Richard Bristow, the shop's current owner, admits that both the shop and the instruments have been around long enough to have often met each other before.
"It's not unusual for somebody to bring in their great-grandfather's violin, which he'd bought from this very shop decades before," he says with a smile. "It's a small world when you're dealing with antique violins."
Richard sits at an old wooden desk, studying the front of an ancient violin that has been brought in for repair. He is surrounded by the floor-to-ceiling hardwood cabinets filled with instruments – even the cabinets are established antiques, installed when the shop was new in 1879.
In a back room, working with a single spot lamp, fellow restorer Ken Green is quietly working on another painstaking rebuild.
Both are trained violin makers, but their work focuses primarily on restoration and sales.
"You have to be somewhere between an artist, a craftsman and an antique dealer," Richard explains.
The quaint shop is believed to be the oldest violin shop to have remained at the same premises, not only in the country, but in the world. At least, Richard has never found an older one.
"It was opened in 1879 by George Darby – just 19 years after Park Row, the road itself, was constructed. There were shops here before 1860, but they faced the other way – overlooking what was then St Michael's village," Richard explains.
Richard likes to think what the world was like in 1879, when Darby first turned the sign on the door to open.
"Bristol was at its Victorian height, while over in the States it was still the Wild West – that was the year that the classic cowboy town Tombstone was founded," he says.

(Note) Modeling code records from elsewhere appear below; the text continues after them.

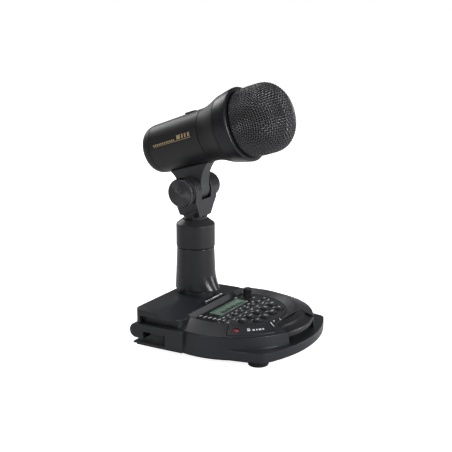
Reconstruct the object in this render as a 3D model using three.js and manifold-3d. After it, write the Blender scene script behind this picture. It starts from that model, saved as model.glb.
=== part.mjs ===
// A desk microphone for a radio station: a microphone head that tilts and swivels on a column,
// over a round control base with a display, keys, a knob, a lock key and a transmit bar.
// Millimetres. +Z is up, -Y is the front, where the user sits, and X runs to the user's right.
// Every piece is drawn with the middle of the round base at X = Y = 0 and the desk at Z = 0.
// The last lines move the whole model so that its origin is the middle of its footprint.
import * as THREE from "three";
import { mergeVertices } from "three/addons/utils/BufferGeometryUtils.js";
import Module from "manifold-3d";

const wasm = await Module();
wasm.setup();

// ---------------------------------------------------------------- clearances
const SEAT = 0.3; // between fixed pieces that rest on each other
const SLIDE = 0.35; // around a key, bar or knob that moves in an opening
const RUN = 0.3; // around a shaft that turns in a bore
const OVERLAP = 1; // how far shapes that are joined or cut run past each other

// ---------------------------------------------------------------- facets round a full turn
const FACETS_BASE = 72;
const FACETS = 36;
const FACETS_INSIDE = 24;
const FACETS_SMALL = 16;
const FACETS_KEY = 12;
const ARC_STEPS = 14; // along each curve of an outline

// ---------------------------------------------------------------- base
const FOOT_RADIUS = 10;
const FOOT_HEIGHT = 4.5;
const FOOT_X = 54;
const FOOT_FRONT = 55;
const FOOT_REAR = 56;
const FOOT_REAR_RIGHT = 38; // how far right the rear right foot is
const PLATE_THICKNESS = 1.6;
const PLATE_INSET = 2.5;
const RIM_RADIUS = 77.5; // upper edge of the round base
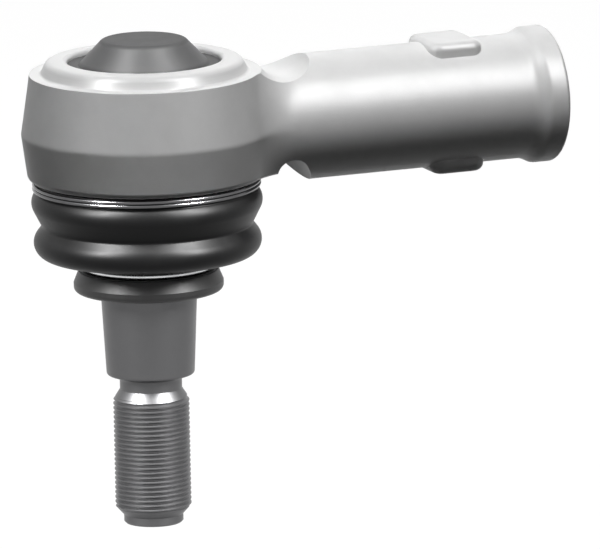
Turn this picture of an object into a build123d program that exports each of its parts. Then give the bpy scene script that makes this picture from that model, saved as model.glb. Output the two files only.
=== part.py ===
from build123d import *
from math import atan2, cos, degrees, radians, sin, sqrt, tan
import os

os.makedirs("parts", exist_ok=True)

# Tie rod ball joint with a threaded stem, in millimetres.
# The origin is on the stem's axis where its inner thread starts, the stem runs back
# along -X, and the stud hangs down -Z. Heights are counted from the ball's centre.

# fits
running = 0.05          # between faces that turn on each other
clear = 0.3             # between rubber and what moves in it
neck_clear = 0.8        # stud neck to the mouth at full swing

# ball and stud
ball_d = 40.0
ball_flat = 2.0         # cut off the top of the ball
swing = 20.0            # degrees to each side
neck_d = 23.0
flare_length = 10.0     # neck to seal land
land_length = 13.6      # seal land above the taper
cone_d = 30.4           # at the large end of the taper
cone_length = 26.9
cone_ratio = 10.0       # one in ten on the diameter
cone_round = 1.0
land_step = 0.35        # seal land stands out from the taper
relief_d = 19.6
relief_length = 4.6
relief_round = 2.2
thread_d = 24.0         # M24
thread_length = 34.0
run_in = 3.4
run_out = 2.9
pilot_d = 18.7
pilot_length = 2.7
pilot_edge = 0.6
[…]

"Then you wind the clock forward to 2012, and here we are 133 years later, and the place looks almost unchanged. The work we do is essentially unchanged. The only difference is in the value of the instruments.
"Go back 50 years, and there were violins sunning themselves in the window of this shop that are now worth more than £30,000. We wouldn't dream of putting them in the shop window today. Almost all the violins we sell have been brought in to us – instruments that belonged to somebody's father or grandfather, that they no longer want. Sometimes people get a pleasant surprise.
"Of course, the best violins in the world sell for millions of pounds. They're rare of course, but there are plenty of old Italian violins out there that are worth tens and hundreds of thousands of pounds.
"Just last week we had an elderly lady bring in her old violin, which she no longer wanted to keep, and she was thrilled when we told her it was worth £200,000."
George Darby handed the shop on to his son Harry shortly before his death in 1920. Harry ran the shop for a few years alongside violin maker Albert Tinney, who later bought the shop and remained there until the late 1970s, when he died at the age of 95.
"I bought the place shortly after, in 1982," Richard says, "so I'm only the fourth owner of the shop in more than 130 years."
Richard came to the profession after a car accident brought a sudden end to his career as a social worker.
"I couldn't get around as easily, so I decided to retrain in a trade that didn't involve the same sort of mobility. I'd always fancied taking up violin making as a retirement job, but I ended up having an opportunity to do it much sooner.
"I sometimes wonder what will happen to the place when I've had enough of it all," the 63-year-old sighs. "I hope there are still violin makers coming out of the woodwork in the younger generations, and that someone will want to take it on when the time comes.
"Everything is going over to the internet so rapidly. Who knows whether this place will still be here in another century?"